Dass Jugend forscht zum zweiten Mal in Chemnitz zu Gast ist, unterstreicht die Bedeutung weltoffener Wissenschaft für diese Stadt. Chemnitz steht mit der Technischen Universität für internationalen Austausch, für die Vorurteilslosigkeit, die jeder Forscher braucht, und für ein Klima der Freiheit und der Toleranz. Dass diese Werte hier ein Zuhause haben, sollten wir nicht vergessen. Liebe Frau Ludwig, Sie haben das immer wieder betont und viel dafür getan. Vielen Dank dafür, dass Sie uns zur Preisverleihung des Bundeswettbewerbs hierher eingeladen haben. Herzlichen Dank. Und wenn ich sage 'hierher', dann will ich auch anfügen: Es gibt viele gute und noch zu selten erzählte Geschichten von ostdeutschen Lehrerinnen und Lehrern, die sich nach der Wende mit großem Engagement, mit ihrem Wissen und ihrer Erfahrung in die Organisation von Jugend forscht eingebracht haben. Ihnen allen gilt mein Dank dafür, dass Jugend forscht so erfolgreich auch gesamtdeutsch etabliert und weitergeführt werden konnte. Auch das ist keine Selbstverständlichkeit.

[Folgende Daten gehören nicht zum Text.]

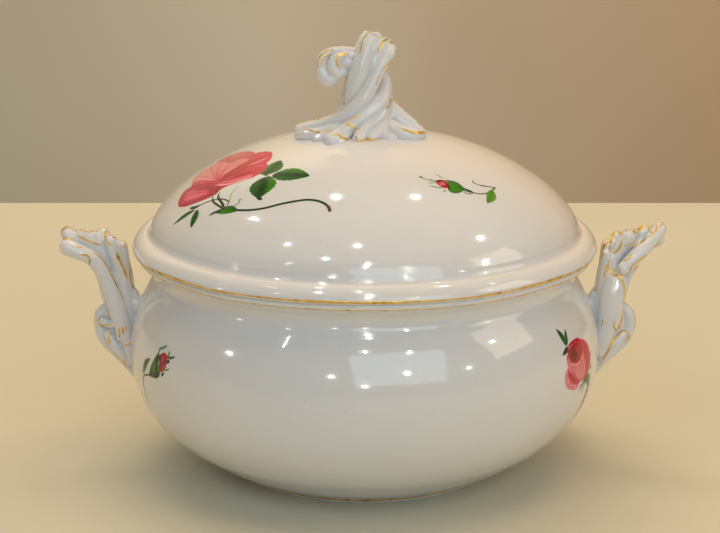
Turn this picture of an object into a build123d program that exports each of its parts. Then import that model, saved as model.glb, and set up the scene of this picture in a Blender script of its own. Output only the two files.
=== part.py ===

Wir werden im Anschluss ja noch Gelegenheit haben, uns in der Technischen Universität Chemnitz anzuschauen, wie es nach der Talentsuche in einer Talentschmiede weitergeht. Ich freue mich sehr darauf.

Und nun will ich die Zukunft nicht länger aufhalten. Liebe Teilnehmerinnen und Teilnehmer: Ich bin gespannt auf die Preisverleihung – auf innovative Projekte und neugierige Jungforscherinnen und Jungforscher!

Ihnen allen viel Vergnügen und viel Glück.